Polaris is a fanzine published by Paul Freehafer (d. 1944) in the 1930s in Payette, Indiana, and later in the 1940s in Pasadena, and then Los Angeles, California, U.S.A.
Six issues were published of this zine between the years 1939 and 1941. It was devoted to "weird" fiction and stories.
Polaris features fiction by Robert H. Barlow (Leaves), Ray Bradbury (Futuria Fantasia), John F. Burke (Satellite), Damon Knight (Snide), Jack Chapman Miske (Scienti-Snaps, Bizarre), Bob Tucker (Le Zombie), and Donald Wollheim (The Phantagraph). It also included art work by Hannes Bok.
The fourth issue, published in September of 1940, included "The Tree on the Hill" by Duane Rimel, which had been revised by H. P. Lovecraft in 1934, and this was the first publication of it. It is now considered an essential work in the creation of the Cthulhu Mythos. Rimel was a correspondent of Lovecraft's from 1934 till 37. He was also one of the co-editors of The Acolyte.

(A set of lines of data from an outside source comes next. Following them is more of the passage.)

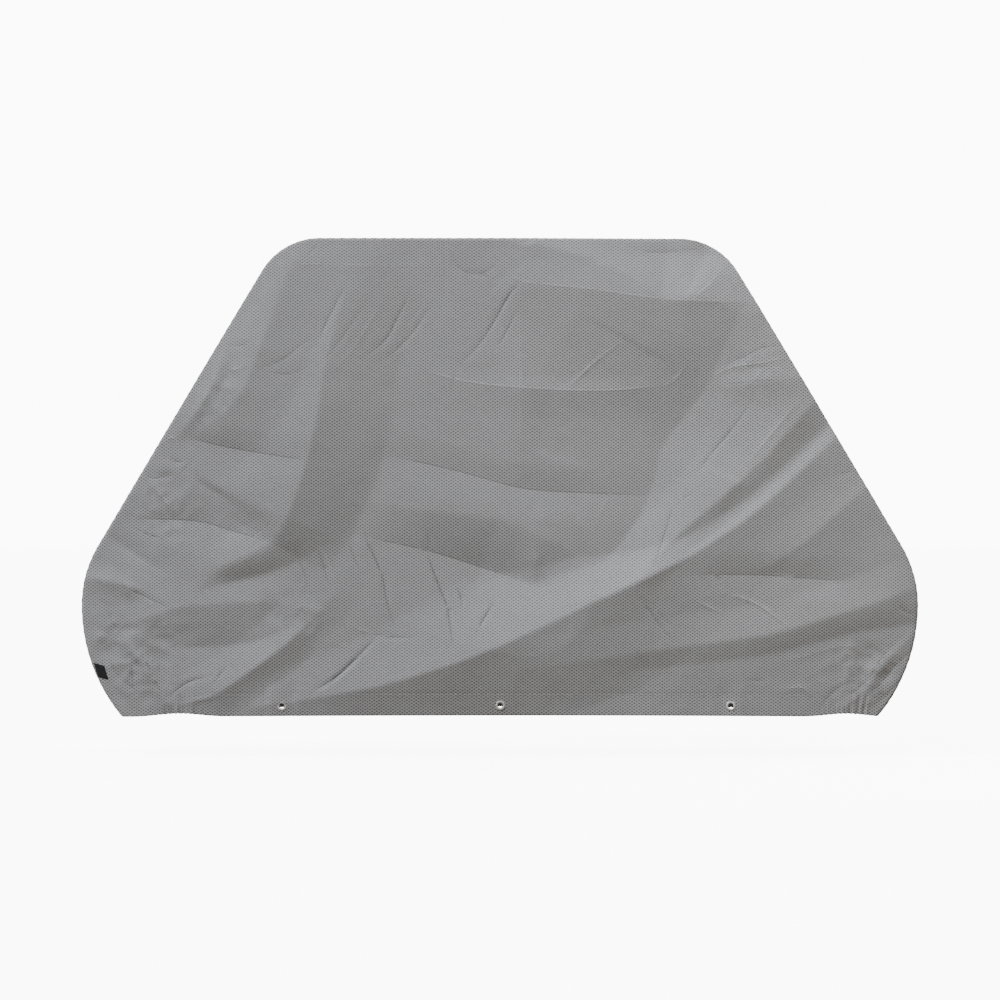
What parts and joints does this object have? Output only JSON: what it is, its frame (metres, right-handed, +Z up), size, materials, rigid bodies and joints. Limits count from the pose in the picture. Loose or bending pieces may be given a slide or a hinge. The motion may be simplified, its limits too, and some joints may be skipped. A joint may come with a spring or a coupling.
{
  "type": "bicycle cover",
  "caption": "Fitted woven cloth cover for two bicycles side by side: folded side panels, a gusset over the top and ends, and a hem with metal eyelets.",
  "frame": {"origin": "underside of the top, at its middle, where the bicycles carry the cover", "axes": "+X along the cover, +Y from the front panel to the back panel, +Z up"},
  "size_m": [1.92, 0.6957, 1.0975],
  "materials": {
    "cover_cloth": "grey coated plain weave with a fine staggered dot grain, matte with a faint sheen",
    "eyelet_metal": "nickel-plated pressed metal",
    "label_cloth": "plain black woven tab"
  },
  "bodies": {
    "root": {"front_panel": "cover_cloth", "back_panel": "cover_cloth", "gusset": "cover_cloth", "hem_front": "cover_cloth", "hem_back": "cover_cloth", "eyelet_front_1": "eyelet_metal", "eyelet_front_2": "eyelet_metal", "eyelet_front_3": "eyelet_metal", "eyelet_back_1": "eyelet_metal", "eyelet_back_2": "eyelet_metal", "eyelet_back_3": "eyelet_metal", "label": "label_cloth"}
  },
  "joints": []
}
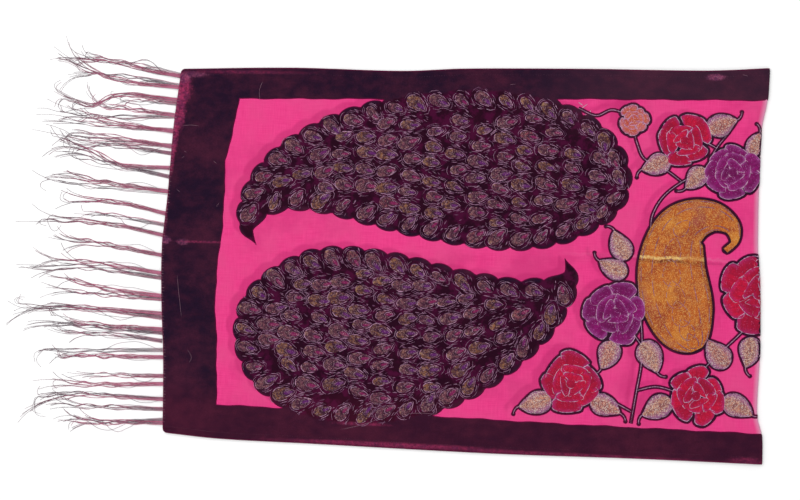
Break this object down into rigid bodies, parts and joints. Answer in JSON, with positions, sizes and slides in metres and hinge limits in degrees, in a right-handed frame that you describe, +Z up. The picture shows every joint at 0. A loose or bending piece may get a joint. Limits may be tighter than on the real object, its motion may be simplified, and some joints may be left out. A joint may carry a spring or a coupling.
{
  "type": "velvet scarf",
  "caption": "Long burnt-out velvet scarf with a fringe at each end, folded once across its middle and lying flat, its two fringed ends one over the other.",
  "frame": {"origin": "centre of the whole scarf's footprint, fringe included, on the surface that it lies on", "axes": "+X from the fringed ends to the fold, +Y to the far long side, +Z up off the surface"},
  "size_m": [1.0466, 0.5442, 0.0067],
  "materials": {
    "velvet_pile": "deep plum pile with a soft sheen",
    "sheer_ground": "hot pink sheer weave",
    "glitter_print": "fine glitter print",
    "fringe_thread": "loose silky threads"
  },
  "bodies": {
    "root": {"scarf_cloth": "velvet_pile", "fringe_upper_end": "fringe_thread", "fringe_lower_end": "fringe_thread"}
  },
  "joints": []
}
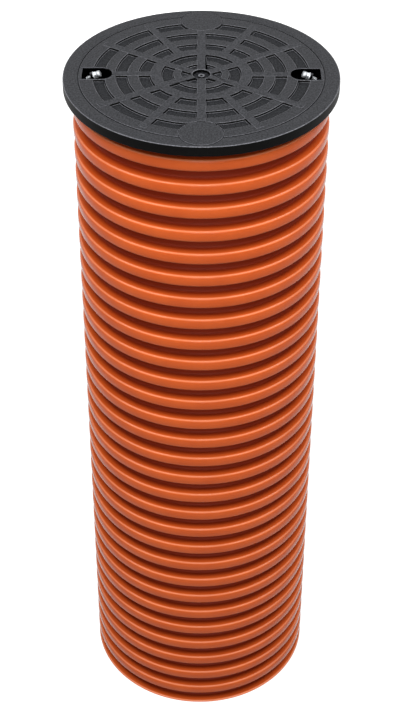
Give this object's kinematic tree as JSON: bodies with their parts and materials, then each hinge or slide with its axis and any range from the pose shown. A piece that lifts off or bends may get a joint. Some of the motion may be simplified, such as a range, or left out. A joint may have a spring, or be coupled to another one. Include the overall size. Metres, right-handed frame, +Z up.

Paul Freehafer, along with Bob Madle (Fantascience Digest), Erle Korshak, Ross Rocklynne, Walt Leibscher (Chanticleer), Dale Tarr, Forrest Ackerman (Voice of the Imagi-Nation), Julius Unger, Robert Thompson, Gertrude Kuslan (Cosmic Tales, The Nucleus) and Myrtle Douglas (Morojo) (Voice of the Imagi-Nation, Guteto), were featured in a photograph affixed to the cover of issue 36 (Vol.4, No. 1), from January 1941, of Le Zombie.
During 1941, Polaris was a split zine with Shangri L'Affaires.